American military officer (1867–1951)

Vice Admiral Newton Alexander McCully (1867–1951) was an officer in the United States Navy who served in the Spanish–American War and World War I.

==Biography==
McCully, the son of Newton A. and Caroline Fretwell McCully, was born on 19 June 1867 in Anderson, South Carolina and attended the United States Naval Academy (Class of 1887).

As a lieutenant commander, McCully served as a military observer embedded within the Imperial Russian Army during the Russo-Japanese War in 1904, arriving at the front lines in Manchuria via the Trans-Siberian Railway. He returned to the United States in 1906, and submitted a long report on his findings. After the end of the war, McCully served as executive officer on the cruiser . He was assigned to the staff of the Naval War College in 1910. In 1914, McCully returned to Russia as a naval attaché. In 1918, as a rear admiral, he was placed in command of United States Navy forces in northern Russia.

In December 1919 McCully was sent to south Russia on an intelligence mission, along with his aide, Lieutenant Commander Hugo W. Koehler, to join the Whites and report on the strength of the Bolsheviks and their potential threat.

In 1920, McCully adopted seven Russian children.

RADM Newton McCully with his seven adopted Russian children

McCully served in various assignments in the 1920s, and served as the Commander of the Scouting Fleet until 1924 when he became the chief of the American naval mission in Brazil. By 1928 McCully was the Commandant of the Charleston Navy Yard. He went into retirement in 1931.

Late in life, at age 59, McCully married Olga Krundycher (Russian), age 29, on 24 October 1927.

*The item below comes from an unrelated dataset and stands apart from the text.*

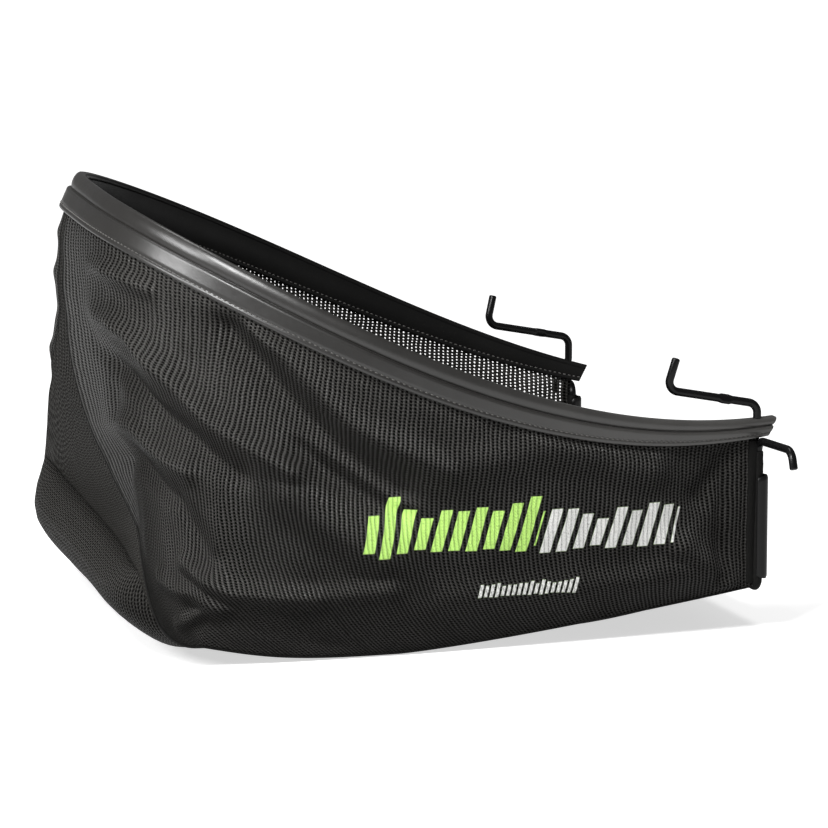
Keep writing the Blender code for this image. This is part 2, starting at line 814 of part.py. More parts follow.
def make_edge_clip(name, side, material):
    """Springy plastic clip, open to the rear, that grips an edge sleeve."""
    half = math.pi - CLIP_OPENING / 2
    section = []
    for radius, turn in ((CLIP_RADIUS + CLIP_WALL, 1), (CLIP_RADIUS, -1)):
        for step in range(CLIP_STEPS + 1):
            angle = turn * lerp(-half, half, step / CLIP_STEPS)
            section.append((radius * math.cos(angle), radius * math.sin(angle)))
    vertices = []
    for z in (CLIP_BOTTOM, CLIP_BOTTOM + CLIP_LENGTH):
        for x, y in section:
            vertices.append(Vector((UPRIGHT_X + CLIP_OFFSET + x, side * HALF_WIDTH + y, z)))
    count = len(section)
    faces = ring_faces(0, count, count)
    for base in (0, count):
        for step in range(CLIP_STEPS):
            mirror = 2 * CLIP_STEPS + 1 - step
            faces.append((base + step, base + step + 1, base + mirror - 1, base + mirror))
    return make_object(name, vertices, faces, material)


def build():
    clear_scene()
    steel = make_material("black_steel", (0.012, 0.012, 0.013), 0.38)
    plastic = make_material("black_plastic", (0.030, 0.029, 0.029), 0.32)
    mesh_cloth = make_material("black_mesh_cloth", (0.020, 0.019, 0.018), 0.75)
    binding = make_material("black_binding", (0.028, 0.027, 0.026), 0.60)
    clip_plastic = make_material("clip_plastic", (0.016, 0.016, 0.017), 0.35)

    make_top_rod(steel)
    make_front_rod(steel)
    channel = make_channel(plastic)
    for name, side in (("right_leg_passage", RIGHT), ("left_leg_passage", LEFT)):
        corners = hook_corners(side)[2:]
        inside = STATIONS[1] if side == RIGHT else RIM_LENGTH - STATIONS[1]
        path = bent_path(corners + [bore_point(inside)], [TIGHT_BEND_RADIUS])[:-1]
        cut(channel, name, path, BORE_HALF)
    make_cloth("right_side_panel", side_columns(RIGHT), mesh_cloth)
    make_cloth("left_side_panel", side_columns(LEFT), mesh_cloth)
    make_cloth("rear_panel", rear_columns(), mesh_cloth)
    make_cloth("floor_panel", floor_columns(), mesh_cloth)
    make_edge_sleeve("right_edge_sleeve", RIGHT, binding)
    make_edge_sleeve("left_edge_sleeve", LEFT, binding)
    make_floor_hem(binding)
    make_edge_clip("right_edge_clip", RIGHT, clip_plastic)
    make_edge_clip("left_edge_clip", LEFT, clip_plastic)


build()
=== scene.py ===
"""Looks of the grass catcher: knitted cloth, stitched plastic rim, coated rods, printed side.

Metres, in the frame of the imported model. The open mouth faces +X and the photographed
right side faces -Y.
"""

import bisect
import math

import bmesh
import bpy
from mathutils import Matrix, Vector, noise


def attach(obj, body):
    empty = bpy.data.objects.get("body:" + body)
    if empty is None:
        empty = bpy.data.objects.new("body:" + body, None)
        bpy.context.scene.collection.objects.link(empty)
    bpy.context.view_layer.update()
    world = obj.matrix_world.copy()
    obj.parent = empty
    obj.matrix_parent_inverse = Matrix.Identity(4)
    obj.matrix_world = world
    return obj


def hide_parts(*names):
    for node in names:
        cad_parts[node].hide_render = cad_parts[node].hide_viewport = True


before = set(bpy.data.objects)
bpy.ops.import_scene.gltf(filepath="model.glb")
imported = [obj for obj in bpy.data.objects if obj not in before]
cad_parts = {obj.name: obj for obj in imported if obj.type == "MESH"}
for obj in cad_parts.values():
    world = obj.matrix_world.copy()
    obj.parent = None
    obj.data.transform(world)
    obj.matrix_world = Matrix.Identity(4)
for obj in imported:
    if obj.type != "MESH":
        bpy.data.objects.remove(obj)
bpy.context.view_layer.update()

# The small creases of the sleeves come out the same on each run
noise.seed_set(1)

# The bag's plan and heights
MOUTH_WIDTH = 0.400
BAG_LENGTH = 0.454
SIDE_BULGE = 0.030
PLAN_ROUNDNESS = 3.0
REST_TO_MOUTH = 0.245
FRONT_RIM_HEIGHT = 0.150
REAR_RIM_HEIGHT = 0.3205
FRONT_RIM_SLOPE = 0.109
REAR_RIM_SLOPE = 0.46
RIM_LEAN = math.radians(28)

# How far the soft rim's right side stands above its mean height, front, middle and rear
RIM_TWIST = (0.0085, -0.0160, -0.0145)

# Steel rods
ROD_DIAMETER = 0.006
ROD_CLEARANCE = 0.0003
BEND_RADIUS = 0.008
TIGHT_BEND_RADIUS = 0.005
CRIMP_LENGTH = 0.011
CRIMP_WIDTH = 0.0082
CRIMP_THICKNESS = 0.0048
CRIMP_TAPER = 0.0028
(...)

Admiral McCully died on 14 June 1951 in St. Augustine, Florida.

==Awards==
- Navy Distinguished Service Medal
- Sampson Medal
- Navy Expeditionary Medal
- Spanish Campaign Medal
- Mexican Service Medal
- World War I Victory Medal

===Distinguished Service Medal Citation===
McCully received the National Distinguished Service Medal for his service in WWI. His citation states:

"The President of the United States of America takes pleasure in presenting the Navy Distinguished Service Medal to Rear Admiral Newton Alexander McCully, United States Navy, for exceptionally meritorious service in a duty of great responsibility as District Commander, Rochefort, in successfully handling naval activities in France south of the Loire River and safeguarding American convoys through the submarine zone during World War I."